- [DIRECTIVE] Each line of the data that includes the string "imported" is to be copied out.

- [DATASET CONTENT]
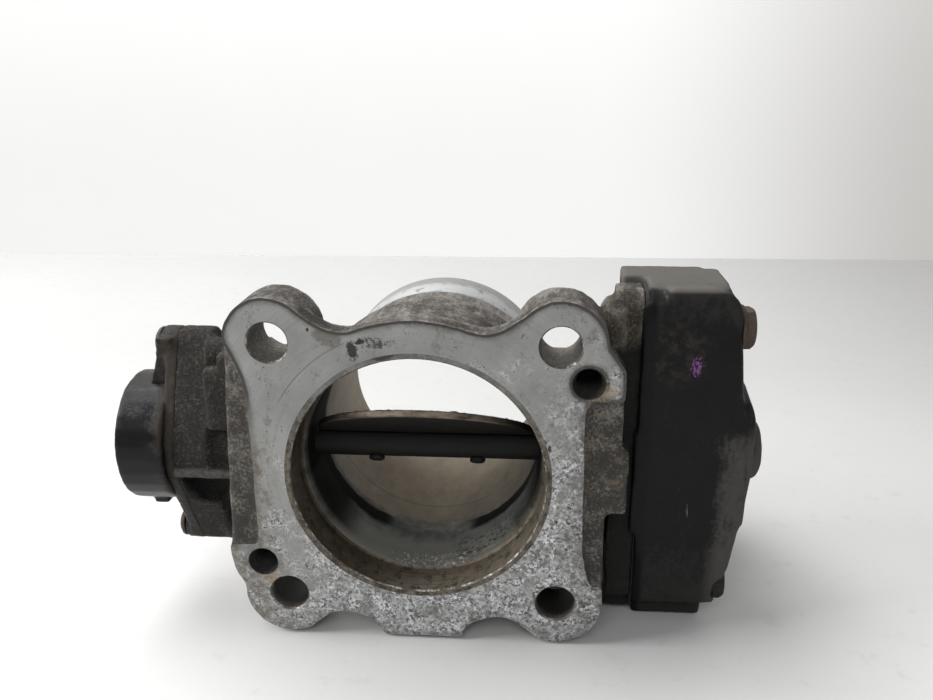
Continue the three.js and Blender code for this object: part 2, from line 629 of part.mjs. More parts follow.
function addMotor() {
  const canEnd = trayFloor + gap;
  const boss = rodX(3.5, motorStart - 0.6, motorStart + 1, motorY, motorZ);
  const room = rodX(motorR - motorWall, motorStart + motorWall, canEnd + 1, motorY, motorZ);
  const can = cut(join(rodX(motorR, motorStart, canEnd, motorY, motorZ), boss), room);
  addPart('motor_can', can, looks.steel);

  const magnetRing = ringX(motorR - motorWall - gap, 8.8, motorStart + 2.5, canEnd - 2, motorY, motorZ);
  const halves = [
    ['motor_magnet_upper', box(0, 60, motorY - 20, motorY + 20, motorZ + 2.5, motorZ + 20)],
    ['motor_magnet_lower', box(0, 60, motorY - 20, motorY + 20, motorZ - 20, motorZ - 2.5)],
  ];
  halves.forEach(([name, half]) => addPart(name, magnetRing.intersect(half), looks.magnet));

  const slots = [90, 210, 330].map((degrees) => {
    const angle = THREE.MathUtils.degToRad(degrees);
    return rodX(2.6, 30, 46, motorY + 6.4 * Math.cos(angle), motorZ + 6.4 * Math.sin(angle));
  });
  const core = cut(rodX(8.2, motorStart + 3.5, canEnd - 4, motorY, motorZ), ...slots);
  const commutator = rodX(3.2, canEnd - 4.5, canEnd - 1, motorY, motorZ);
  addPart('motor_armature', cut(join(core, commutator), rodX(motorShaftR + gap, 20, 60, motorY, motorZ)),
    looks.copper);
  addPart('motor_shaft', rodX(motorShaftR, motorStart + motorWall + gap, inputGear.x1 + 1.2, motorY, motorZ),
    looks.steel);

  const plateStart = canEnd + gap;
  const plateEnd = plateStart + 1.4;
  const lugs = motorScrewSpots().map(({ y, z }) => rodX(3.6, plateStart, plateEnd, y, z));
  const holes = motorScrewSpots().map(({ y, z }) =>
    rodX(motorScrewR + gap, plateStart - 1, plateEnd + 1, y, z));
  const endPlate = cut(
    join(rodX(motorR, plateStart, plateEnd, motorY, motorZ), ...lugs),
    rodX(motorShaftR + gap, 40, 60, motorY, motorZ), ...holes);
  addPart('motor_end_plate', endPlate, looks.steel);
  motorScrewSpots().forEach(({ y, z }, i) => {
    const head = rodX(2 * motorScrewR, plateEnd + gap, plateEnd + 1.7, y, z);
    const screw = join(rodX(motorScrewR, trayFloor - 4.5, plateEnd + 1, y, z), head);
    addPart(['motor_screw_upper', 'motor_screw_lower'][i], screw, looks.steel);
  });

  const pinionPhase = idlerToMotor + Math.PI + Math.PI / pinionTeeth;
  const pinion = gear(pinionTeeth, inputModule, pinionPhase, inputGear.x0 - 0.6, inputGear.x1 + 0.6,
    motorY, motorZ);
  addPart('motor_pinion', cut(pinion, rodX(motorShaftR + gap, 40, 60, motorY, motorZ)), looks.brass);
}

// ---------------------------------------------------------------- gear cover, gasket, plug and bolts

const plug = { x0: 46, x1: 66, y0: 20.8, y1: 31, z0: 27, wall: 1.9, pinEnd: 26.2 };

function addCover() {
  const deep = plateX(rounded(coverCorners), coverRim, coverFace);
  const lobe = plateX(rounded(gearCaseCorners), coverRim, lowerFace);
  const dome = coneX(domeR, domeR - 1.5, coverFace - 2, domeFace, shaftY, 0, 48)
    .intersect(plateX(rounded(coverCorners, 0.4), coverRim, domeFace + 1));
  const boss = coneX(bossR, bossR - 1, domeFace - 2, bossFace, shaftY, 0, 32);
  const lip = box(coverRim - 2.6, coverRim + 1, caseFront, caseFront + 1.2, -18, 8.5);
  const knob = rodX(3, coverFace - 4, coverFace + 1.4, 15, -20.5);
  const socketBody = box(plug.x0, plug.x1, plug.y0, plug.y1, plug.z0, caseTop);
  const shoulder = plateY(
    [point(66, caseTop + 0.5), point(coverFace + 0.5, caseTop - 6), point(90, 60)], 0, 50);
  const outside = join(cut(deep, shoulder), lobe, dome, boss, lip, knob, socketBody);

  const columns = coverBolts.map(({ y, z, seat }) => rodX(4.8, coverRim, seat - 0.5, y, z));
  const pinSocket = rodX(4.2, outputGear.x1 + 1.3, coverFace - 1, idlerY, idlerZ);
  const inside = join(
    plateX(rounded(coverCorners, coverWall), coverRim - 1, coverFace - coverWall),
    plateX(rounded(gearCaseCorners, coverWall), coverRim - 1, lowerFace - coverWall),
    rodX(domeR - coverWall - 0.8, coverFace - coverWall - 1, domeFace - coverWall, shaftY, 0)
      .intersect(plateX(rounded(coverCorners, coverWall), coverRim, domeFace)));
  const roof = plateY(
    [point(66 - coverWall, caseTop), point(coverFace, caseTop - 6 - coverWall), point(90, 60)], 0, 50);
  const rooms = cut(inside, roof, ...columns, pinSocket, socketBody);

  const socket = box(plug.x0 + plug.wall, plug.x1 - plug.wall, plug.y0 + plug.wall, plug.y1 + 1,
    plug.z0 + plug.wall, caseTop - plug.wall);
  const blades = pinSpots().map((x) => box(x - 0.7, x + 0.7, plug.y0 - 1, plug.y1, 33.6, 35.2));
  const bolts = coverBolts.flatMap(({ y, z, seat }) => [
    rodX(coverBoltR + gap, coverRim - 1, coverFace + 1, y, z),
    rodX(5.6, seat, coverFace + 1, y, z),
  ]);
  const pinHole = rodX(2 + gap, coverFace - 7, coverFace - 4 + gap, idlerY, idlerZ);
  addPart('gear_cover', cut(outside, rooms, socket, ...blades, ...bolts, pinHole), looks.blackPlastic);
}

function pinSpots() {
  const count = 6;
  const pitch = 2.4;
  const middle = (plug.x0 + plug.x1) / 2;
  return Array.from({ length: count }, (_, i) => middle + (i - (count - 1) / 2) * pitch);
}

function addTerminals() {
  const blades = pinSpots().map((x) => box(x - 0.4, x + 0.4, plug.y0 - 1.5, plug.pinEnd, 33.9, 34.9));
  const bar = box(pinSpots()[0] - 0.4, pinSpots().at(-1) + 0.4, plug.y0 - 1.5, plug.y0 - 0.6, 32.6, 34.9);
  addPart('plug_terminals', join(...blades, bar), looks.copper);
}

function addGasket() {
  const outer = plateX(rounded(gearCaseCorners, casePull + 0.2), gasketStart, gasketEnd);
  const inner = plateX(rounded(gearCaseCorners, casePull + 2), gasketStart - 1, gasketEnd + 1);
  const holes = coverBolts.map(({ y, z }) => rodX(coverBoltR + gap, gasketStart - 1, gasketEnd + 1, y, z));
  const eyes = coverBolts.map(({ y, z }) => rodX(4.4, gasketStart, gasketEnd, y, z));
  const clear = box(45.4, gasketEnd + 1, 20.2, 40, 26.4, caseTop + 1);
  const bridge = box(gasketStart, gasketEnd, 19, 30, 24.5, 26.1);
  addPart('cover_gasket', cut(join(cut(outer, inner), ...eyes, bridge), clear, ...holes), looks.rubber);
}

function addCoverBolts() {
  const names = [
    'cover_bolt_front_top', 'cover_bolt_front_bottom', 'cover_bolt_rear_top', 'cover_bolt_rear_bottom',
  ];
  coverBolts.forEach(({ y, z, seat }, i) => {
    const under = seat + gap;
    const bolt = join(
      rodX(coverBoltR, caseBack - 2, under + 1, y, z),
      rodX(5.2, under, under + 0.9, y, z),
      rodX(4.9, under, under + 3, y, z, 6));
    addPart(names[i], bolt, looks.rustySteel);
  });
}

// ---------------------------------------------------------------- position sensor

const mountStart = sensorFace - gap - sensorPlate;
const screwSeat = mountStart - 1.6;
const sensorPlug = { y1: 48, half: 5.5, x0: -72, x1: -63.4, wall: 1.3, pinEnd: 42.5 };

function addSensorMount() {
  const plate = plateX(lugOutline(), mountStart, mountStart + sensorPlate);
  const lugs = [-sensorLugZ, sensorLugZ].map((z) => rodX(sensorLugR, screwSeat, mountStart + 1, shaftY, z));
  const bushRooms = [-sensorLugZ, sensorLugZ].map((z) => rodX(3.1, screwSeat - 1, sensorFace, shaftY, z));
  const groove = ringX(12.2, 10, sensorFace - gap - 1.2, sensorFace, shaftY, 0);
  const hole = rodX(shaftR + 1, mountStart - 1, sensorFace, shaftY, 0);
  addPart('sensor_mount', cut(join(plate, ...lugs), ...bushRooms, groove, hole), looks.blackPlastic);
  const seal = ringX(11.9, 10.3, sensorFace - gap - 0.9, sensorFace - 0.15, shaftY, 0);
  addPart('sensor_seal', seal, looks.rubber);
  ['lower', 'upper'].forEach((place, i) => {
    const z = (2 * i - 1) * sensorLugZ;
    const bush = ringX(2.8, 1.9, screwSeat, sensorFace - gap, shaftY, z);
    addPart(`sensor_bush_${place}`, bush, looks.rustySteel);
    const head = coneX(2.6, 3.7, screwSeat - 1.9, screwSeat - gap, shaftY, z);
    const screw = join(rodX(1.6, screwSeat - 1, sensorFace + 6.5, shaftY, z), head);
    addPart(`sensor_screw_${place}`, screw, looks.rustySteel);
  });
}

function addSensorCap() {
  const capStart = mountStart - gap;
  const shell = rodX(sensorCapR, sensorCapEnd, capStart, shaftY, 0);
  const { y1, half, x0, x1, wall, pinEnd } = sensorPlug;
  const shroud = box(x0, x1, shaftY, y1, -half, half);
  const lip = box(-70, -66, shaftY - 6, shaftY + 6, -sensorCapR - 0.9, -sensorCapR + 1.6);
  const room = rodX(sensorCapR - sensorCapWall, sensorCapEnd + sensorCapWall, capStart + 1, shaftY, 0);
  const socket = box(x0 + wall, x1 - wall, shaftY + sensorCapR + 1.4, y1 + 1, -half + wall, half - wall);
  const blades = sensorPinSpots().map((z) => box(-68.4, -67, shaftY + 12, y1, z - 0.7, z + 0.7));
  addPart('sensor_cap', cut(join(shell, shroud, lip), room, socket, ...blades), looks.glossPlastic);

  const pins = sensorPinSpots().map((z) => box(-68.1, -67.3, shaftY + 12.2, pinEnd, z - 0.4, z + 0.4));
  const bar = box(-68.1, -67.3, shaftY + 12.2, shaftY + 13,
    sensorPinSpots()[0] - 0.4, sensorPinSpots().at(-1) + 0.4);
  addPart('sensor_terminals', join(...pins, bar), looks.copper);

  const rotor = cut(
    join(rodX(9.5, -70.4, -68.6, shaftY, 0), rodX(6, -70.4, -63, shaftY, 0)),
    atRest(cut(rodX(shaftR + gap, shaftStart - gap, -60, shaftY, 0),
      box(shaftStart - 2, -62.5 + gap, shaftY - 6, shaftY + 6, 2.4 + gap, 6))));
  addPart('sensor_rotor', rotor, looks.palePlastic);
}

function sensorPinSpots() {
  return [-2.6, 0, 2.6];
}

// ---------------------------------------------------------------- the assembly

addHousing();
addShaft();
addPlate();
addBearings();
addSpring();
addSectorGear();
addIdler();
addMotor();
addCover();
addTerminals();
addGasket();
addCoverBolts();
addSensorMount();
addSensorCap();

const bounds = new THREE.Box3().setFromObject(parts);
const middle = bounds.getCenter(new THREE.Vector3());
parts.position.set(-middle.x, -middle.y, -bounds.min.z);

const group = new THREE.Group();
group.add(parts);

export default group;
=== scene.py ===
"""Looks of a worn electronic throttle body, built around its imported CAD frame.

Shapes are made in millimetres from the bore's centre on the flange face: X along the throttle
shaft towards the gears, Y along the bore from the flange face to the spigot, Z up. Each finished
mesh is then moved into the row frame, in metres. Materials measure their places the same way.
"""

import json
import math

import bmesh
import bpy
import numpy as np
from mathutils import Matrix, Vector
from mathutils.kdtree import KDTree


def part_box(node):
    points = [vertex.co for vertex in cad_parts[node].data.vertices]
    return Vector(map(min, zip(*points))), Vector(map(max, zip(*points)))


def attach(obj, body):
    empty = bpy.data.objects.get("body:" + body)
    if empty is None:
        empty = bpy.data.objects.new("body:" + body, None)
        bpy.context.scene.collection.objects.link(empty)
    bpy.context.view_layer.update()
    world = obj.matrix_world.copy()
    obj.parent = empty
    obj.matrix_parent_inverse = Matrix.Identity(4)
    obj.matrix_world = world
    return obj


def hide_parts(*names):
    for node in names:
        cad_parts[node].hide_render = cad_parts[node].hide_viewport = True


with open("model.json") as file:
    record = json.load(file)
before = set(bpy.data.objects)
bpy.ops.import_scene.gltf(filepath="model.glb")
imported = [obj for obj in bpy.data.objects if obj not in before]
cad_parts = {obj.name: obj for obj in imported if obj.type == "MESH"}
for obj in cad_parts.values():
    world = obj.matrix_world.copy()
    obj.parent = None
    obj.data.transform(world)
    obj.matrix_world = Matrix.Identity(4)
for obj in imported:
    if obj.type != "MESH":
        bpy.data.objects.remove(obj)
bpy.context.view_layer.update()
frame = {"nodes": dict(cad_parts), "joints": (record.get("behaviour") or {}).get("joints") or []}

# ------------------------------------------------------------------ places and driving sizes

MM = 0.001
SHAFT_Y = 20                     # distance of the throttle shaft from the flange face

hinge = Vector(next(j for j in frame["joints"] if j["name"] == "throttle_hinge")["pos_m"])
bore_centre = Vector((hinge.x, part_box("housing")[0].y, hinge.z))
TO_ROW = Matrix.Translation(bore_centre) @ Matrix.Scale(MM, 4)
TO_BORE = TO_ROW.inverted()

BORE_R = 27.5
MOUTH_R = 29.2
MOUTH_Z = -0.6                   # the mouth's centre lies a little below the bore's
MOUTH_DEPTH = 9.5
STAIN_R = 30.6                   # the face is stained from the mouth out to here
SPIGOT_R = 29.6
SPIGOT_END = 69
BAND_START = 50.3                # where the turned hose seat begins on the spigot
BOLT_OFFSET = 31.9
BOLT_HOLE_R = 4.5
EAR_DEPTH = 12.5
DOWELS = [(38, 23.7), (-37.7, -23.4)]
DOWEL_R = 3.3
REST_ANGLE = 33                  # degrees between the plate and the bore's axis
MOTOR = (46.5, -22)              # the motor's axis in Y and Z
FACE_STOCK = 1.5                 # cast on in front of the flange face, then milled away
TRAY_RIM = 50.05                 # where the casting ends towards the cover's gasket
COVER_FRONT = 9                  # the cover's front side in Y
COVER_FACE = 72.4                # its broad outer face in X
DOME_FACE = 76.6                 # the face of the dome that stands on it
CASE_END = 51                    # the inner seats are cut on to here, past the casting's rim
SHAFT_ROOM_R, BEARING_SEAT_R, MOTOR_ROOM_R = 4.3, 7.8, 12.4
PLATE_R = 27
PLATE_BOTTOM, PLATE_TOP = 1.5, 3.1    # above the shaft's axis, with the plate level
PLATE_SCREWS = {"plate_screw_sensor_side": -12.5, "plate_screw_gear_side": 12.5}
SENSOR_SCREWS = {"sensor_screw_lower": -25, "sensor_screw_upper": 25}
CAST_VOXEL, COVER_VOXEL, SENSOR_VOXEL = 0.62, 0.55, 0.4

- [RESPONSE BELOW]
"""Looks of a worn electronic throttle body, built around its imported CAD frame.
imported = [obj for obj in bpy.data.objects if obj not in before]
cad_parts = {obj.name: obj for obj in imported if obj.type == "MESH"}
for obj in imported:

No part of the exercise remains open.